In the listing below, find the line holding "if empty is" and the line holding "obj.data.transform(world)". Write out those two lines and all lines between, exactly, and nothing more.

*** Supplied data

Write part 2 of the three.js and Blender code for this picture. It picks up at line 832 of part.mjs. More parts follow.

******
*** Supplied data

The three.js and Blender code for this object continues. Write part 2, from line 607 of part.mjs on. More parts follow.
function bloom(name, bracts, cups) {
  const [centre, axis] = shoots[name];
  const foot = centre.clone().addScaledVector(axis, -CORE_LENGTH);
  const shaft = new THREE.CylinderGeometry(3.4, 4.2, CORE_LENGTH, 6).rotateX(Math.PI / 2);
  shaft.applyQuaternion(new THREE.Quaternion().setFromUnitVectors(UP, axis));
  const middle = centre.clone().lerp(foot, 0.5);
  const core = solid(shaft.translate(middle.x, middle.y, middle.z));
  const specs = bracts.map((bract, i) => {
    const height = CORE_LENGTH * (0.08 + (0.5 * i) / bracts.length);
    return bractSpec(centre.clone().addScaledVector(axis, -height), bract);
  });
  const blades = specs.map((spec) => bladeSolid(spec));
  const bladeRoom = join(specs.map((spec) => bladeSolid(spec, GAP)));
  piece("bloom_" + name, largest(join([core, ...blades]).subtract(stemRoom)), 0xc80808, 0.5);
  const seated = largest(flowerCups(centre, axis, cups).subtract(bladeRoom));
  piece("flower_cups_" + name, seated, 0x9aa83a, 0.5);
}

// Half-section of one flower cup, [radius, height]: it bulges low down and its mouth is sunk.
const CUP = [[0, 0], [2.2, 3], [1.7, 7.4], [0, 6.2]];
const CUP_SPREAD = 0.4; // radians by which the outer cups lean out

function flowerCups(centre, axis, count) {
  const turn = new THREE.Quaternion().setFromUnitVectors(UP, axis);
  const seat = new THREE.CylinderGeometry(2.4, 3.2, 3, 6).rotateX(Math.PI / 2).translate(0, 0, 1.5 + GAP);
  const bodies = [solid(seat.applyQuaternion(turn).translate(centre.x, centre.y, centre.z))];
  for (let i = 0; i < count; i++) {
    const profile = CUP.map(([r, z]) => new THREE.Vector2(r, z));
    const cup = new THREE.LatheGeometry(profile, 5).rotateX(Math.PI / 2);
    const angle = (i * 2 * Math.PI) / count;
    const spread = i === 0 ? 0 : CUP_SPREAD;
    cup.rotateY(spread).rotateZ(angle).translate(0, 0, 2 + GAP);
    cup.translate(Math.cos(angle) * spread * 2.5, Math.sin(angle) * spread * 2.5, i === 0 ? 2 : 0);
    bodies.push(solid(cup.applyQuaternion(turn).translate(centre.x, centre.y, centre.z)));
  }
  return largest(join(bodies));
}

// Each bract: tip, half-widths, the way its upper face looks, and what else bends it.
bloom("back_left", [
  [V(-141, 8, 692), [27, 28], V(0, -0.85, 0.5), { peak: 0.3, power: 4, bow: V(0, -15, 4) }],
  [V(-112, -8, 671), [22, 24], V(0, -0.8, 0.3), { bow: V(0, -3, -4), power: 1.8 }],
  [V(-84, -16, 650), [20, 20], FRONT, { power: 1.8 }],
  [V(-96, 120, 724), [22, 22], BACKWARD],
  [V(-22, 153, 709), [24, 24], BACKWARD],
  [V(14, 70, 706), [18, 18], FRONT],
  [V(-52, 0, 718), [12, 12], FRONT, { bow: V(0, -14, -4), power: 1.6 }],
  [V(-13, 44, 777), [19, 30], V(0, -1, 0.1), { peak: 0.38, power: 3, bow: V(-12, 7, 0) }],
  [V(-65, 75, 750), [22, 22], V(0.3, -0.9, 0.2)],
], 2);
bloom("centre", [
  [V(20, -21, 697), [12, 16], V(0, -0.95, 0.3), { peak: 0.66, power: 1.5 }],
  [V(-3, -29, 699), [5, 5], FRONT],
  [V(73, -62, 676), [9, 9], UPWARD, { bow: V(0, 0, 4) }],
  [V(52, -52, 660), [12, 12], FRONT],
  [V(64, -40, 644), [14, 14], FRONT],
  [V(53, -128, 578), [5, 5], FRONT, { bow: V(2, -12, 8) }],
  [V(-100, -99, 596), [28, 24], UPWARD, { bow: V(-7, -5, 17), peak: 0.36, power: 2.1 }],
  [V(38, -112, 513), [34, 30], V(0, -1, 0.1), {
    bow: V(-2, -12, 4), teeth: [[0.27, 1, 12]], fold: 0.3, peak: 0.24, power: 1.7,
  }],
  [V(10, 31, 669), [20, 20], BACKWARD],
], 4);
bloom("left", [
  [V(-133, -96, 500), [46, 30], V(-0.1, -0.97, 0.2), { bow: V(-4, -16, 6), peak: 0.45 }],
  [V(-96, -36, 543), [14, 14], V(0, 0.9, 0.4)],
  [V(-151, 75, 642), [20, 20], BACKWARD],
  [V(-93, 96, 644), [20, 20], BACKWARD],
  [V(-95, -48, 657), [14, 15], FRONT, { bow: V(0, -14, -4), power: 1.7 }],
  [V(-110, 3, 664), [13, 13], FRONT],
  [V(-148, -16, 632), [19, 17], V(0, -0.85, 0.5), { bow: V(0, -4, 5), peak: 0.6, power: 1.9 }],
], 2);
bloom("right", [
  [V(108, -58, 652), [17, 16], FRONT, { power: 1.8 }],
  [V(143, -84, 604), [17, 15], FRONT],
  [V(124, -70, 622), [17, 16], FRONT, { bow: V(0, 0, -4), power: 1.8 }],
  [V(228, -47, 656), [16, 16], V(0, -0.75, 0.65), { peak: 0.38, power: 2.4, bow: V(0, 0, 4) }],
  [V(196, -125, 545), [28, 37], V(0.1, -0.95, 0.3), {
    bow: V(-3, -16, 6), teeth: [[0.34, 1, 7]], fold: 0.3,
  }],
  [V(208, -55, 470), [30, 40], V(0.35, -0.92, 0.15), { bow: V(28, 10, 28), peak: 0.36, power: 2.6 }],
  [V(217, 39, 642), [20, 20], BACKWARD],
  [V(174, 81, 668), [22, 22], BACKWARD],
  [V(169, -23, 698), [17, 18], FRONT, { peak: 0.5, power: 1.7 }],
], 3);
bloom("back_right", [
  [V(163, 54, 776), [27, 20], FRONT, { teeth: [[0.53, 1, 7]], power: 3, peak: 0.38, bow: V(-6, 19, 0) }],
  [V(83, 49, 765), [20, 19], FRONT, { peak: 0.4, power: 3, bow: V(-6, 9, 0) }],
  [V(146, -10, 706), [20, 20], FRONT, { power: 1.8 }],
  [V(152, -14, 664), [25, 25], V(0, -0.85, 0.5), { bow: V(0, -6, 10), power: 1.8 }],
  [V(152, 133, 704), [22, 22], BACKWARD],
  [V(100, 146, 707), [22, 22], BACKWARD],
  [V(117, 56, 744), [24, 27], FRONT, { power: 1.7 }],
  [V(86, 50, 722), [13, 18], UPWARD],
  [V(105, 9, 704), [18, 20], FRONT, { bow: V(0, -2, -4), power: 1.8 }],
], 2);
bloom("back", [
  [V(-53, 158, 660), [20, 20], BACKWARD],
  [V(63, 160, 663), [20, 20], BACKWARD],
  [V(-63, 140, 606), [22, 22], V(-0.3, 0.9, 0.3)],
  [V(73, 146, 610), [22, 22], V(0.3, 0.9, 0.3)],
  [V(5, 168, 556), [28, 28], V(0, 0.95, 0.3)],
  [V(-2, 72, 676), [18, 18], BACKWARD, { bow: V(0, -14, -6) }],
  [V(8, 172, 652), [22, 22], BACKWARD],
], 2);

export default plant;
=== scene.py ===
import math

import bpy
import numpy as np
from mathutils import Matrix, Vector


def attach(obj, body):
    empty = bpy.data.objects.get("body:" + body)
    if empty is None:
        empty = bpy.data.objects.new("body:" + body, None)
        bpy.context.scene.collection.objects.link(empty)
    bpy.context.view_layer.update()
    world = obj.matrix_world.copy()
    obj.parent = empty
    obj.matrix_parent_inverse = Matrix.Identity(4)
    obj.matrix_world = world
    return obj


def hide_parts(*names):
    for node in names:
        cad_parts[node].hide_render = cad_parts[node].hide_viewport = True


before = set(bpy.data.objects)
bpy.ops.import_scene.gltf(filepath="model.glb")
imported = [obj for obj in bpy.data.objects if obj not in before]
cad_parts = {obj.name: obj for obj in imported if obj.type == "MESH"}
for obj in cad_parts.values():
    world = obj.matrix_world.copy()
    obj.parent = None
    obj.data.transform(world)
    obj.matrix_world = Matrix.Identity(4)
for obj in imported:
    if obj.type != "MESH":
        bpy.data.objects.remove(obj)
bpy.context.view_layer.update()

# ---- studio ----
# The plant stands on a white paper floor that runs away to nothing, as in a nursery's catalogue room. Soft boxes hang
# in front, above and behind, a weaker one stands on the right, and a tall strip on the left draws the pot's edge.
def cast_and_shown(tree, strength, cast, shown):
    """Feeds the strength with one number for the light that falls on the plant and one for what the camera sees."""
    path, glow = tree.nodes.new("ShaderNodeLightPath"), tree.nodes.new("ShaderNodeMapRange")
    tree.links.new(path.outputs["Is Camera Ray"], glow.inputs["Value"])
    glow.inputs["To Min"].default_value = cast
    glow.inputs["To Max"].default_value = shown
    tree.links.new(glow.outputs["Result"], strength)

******

● **Correct answer**:
    if empty is None:
        empty = bpy.data.objects.new("body:" + body, None)
        bpy.context.scene.collection.objects.link(empty)
    bpy.context.view_layer.update()
    world = obj.matrix_world.copy()
    obj.parent = empty
    obj.matrix_parent_inverse = Matrix.Identity(4)
    obj.matrix_world = world
    return obj


def hide_parts(*names):
    for node in names:
        cad_parts[node].hide_render = cad_parts[node].hide_viewport = True


before = set(bpy.data.objects)
bpy.ops.import_scene.gltf(filepath="model.glb")
imported = [obj for obj in bpy.data.objects if obj not in before]
cad_parts = {obj.name: obj for obj in imported if obj.type == "MESH"}
for obj in cad_parts.values():
    world = obj.matrix_world.copy()
    obj.parent = None
    obj.data.transform(world)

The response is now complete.